I have a three-variable function for $(x,y)\in[-\pi,\pi]$ and $z>0$
$f_z (x,y)=A(z)(\cos x+\cos y)+B(z)(\cos 2x+\cos 2y)+C(z) (\cos x \cdot\cos y),$
in which the real functions $A(z),B(z),C(z)$ can be positive or negative. I am looking for those points $(x,y)$ at which the function $f_z (x,y)$ reaches its extrema (both minimum and maximum).
Question
I may probably find those points by using the Hessian method for obtaining the extrema. I am asking if there is any simpler/obvious way to find those points.
I assume you have a family of functions indexed by a parameter $z$,and wish to study for each fixed choice of $z$ what are the extrema of the function $f_z(x,y)$. Following up on Anne Bauval's comment, the quadratic function $g(u,v)$ may have interior critical points where (i) $g_u=a + 2 b u + cv=0$ and also (ii) $ g_v= a +2b v +cu =0$. (They are interior solutions if they lie in the region $-1<u<1$ and $-1<v<1$.)
Solving this pair of linear equations we get
$u =v = \frac{ a( c-2b)}{D}$ where in your problem $D= 4b^2-c^2$ is the discriminant. The classification of these interior critical points of $g$ involves the use of the Hessian matrix, specifically first checking the sign of the discriminant $D$ and then the sign of $b$.
(You also get another family of critical points where $0=D=4b^2=c^2$; these satisfy $ u=-v$. The Hessian test is indeterminant in this case, and more complicated tests are needed to classify these.

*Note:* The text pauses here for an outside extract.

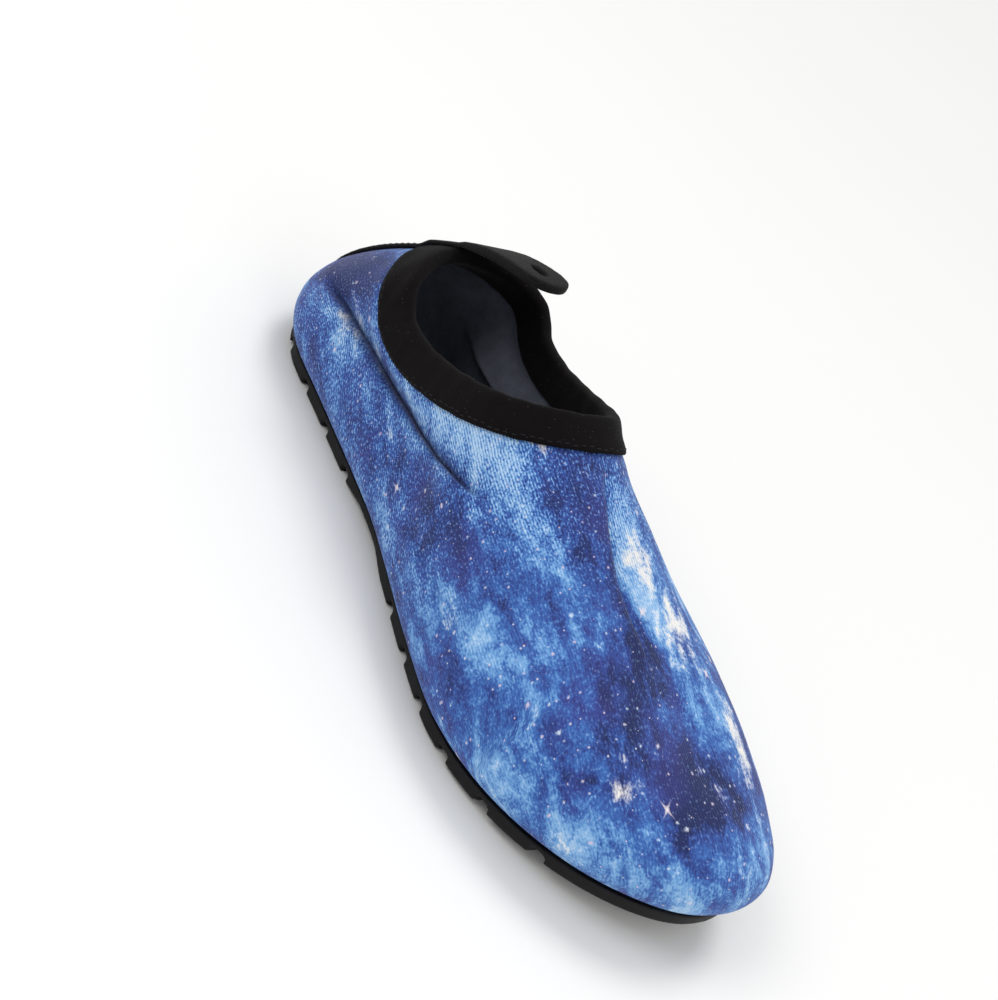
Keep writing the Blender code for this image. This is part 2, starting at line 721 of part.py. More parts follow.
def centre_shoe():
    """Puts the middle of the shoe's outline over the origin, with the tread on the floor."""
    bpy.context.view_layer.update()
    graph = bpy.context.evaluated_depsgraph_get()
    corners = []
    for obj in PARTS.objects:
        evaluated = obj.evaluated_get(graph)
        corners += [obj.matrix_world @ Vector(c) for c in evaluated.bound_box]
    low = [min(c[k] for c in corners) for k in range(3)]
    high = [max(c[k] for c in corners) for k in range(3)]
    SHOE.location = (-(low[0] + high[0]) / 2, -(low[1] + high[1]) / 2, -low[2])
    bpy.context.view_layer.update()


for old in list(bpy.data.objects):
    bpy.data.objects.remove(old, do_unlink=True)

PARTS = bpy.data.collections.new("water shoe")
CUTTERS = bpy.data.collections.new("cutters")
bpy.context.scene.collection.children.link(PARTS)
bpy.context.scene.collection.children.link(CUTTERS)
SHOE = bpy.data.objects.new("shoe_frame", None)
bpy.context.scene.collection.objects.link(SHOE)

COLLAR_EDGE = make_upper()
SKIN = skin_finder()
make_binding(COLLAR_EDGE, SKIN)
make_pull_tab(heel_curves(), SKIN)
make_outsole()
make_insole()
centre_shoe()
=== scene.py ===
"""Looks of a slip-on water shoe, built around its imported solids.

+X points to the toe, +Y to the inner side of the foot and +Z up, in metres. Print, creases and
knit are placed on the upper in the shoe's own sizes, in millimetres.
"""

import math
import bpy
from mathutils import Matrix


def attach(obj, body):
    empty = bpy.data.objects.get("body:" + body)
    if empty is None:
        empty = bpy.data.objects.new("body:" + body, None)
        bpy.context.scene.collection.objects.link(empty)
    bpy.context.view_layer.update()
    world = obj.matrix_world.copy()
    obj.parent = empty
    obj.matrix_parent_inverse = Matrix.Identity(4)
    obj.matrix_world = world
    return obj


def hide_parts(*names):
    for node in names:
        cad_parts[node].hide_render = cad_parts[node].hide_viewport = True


bl_info = {
    "name": "Water shoe looks",
    "version": (1, 0, 0),
    "blender": (4, 5, 0),
    "location": "3D View > Sidebar > Water shoe",
    "description": "Dresses the packed water shoe with printed knit, tape, rubber and stitches",
    "category": "Object",
}

import bmesh
import bpy
import numpy as np
from mathutils import Matrix, Vector
from mathutils.bvhtree import BVHTree

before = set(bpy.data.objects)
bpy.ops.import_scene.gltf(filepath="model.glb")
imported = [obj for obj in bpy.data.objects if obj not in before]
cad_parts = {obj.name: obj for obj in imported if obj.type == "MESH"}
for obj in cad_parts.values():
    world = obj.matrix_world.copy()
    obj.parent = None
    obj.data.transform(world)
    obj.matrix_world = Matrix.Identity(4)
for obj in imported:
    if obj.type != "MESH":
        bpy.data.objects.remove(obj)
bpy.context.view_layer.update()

MM = 0.001

# The camera, fitted to the photograph
CAMERA_AZIMUTH = math.radians(51.87)
CAMERA_ELEVATION = math.radians(32.45)
CAMERA_ROLL = math.radians(38.65)
CAMERA_DISTANCE = 0.5265
CAMERA_AIM = Vector((0.0, 0.0, 0.035))
CAMERA_LENS = 65.53
CAMERA_SHIFT = (-0.0347, 0.0167)
SENSOR_WIDTH = 36.0
WINDOW_FROM = (-0.30, 0.42, 1.0)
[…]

Here is a visual check on the location of critical points in a worked example. I plotted the solution surfaces of (i) and (ii) with 3D graphics and see where they intersect in space.
This is the intersection set of the two surfaces. Basically the set of critical points consists of three blue curves, Two curves lie in the plane where $u=v$ and one curve lies in the plane $u=-v$. Looking down from above you see they lie in two perpendicular planes.
(Note that two curves merge in a disaster at one place).